You can feel it, I can feel it.
The panic of Valentines day is like the feeling that you have left the house with the iron on. You think you are all good doing what you are doing, going about your day, but you have a slight feeling that things can go up in smoke....I'm saying this whether you are single, married, open, or in love with your work mate.
So, to lighten the mood of the most contrived commercial 'holiday' I have a story.
This Valentines' I am single. (Like I have been for probably about 22 of the 25 Valentines days I have seen but, whatever)
Still, I'm not without men in my life, they are all really special, in their own way, and since I don't have one in particular to share my heart shaped chocolates with, I'll share the stories with you.
The main one is Max. When I'm with him, I'm feline good. He always takes time to paws and show me lots of affection. You could say what we have is purrfect, I mean, he's the only cat fur me and he sometimes makes jokes but when he's serious he's definitely not kitten around.

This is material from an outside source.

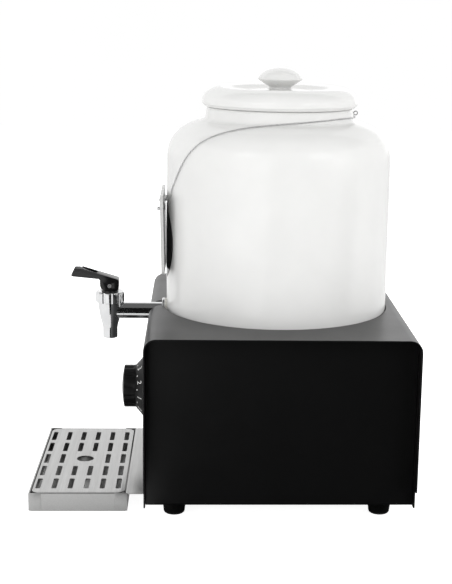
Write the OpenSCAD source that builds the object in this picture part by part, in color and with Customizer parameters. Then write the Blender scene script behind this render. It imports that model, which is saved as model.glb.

I met a writer and I thought he was just my type, and the baker was cool but a little kneady, but my barista, Joe, he makes me laugh a latte. For our first date we went to an Italian restaurant and he told me I've stolen a pizza his heart. That was a little cheesy for a first date so I asked the Italian waitress to pasta bill and made a quick getaway.
Then there's Tom, my vegan crush. He's also from the UK and I'm just waiting for him to ask me to come back his house and avocuddle. He's a hopeless romantic though; he hand pressed some flowers and dyed them red using natural dye and told me his heart beets for me and "Joana, I love you from my head tomatoes." It's all a bit nuts and he called me 20 times in one day and I had to just pick up the phone and say "Tom- I'll cashew later."
After I lived in Denmark I realised it's the blondes I generally take a viking to. That being said, I wouldn't mind Czechin' out a few Eastern Europeans too, as long as they take things slow, I don't know if I can handle a guy who is always russian.
Mark was a fantastic guy. Creative, he made puppets and could do voices, but he was never willing to Kermit. I thought I would give him another go, so we went and got some Vietnamese. When I asked Mark where he thought things were heading he said he was crazy pho me but wasn't ready for strings. Rich words coming from a puppeteer, I thought.
Some might say I've had a pretty shoddy run in the man department (excluding Max, of course) but I remain ever hopeful. This Valentines' I'm flying to NZ, where I will meet my next love on the plane, go to the supermarket (New World, NZ's fanciest supermarket) and get some limes but then I will drop them and pick them up again and drop them and pick them up again for about 10 mins and he will ask me what he's doing and I'll tell him I'm sorry but I'm just not very good at pickup limes.
And then he will marry me.
The end.
If your Valentine's is half as cringe-worthy-eyerollingly-dad-joke-a-licious as this blog, then you should be chuffed.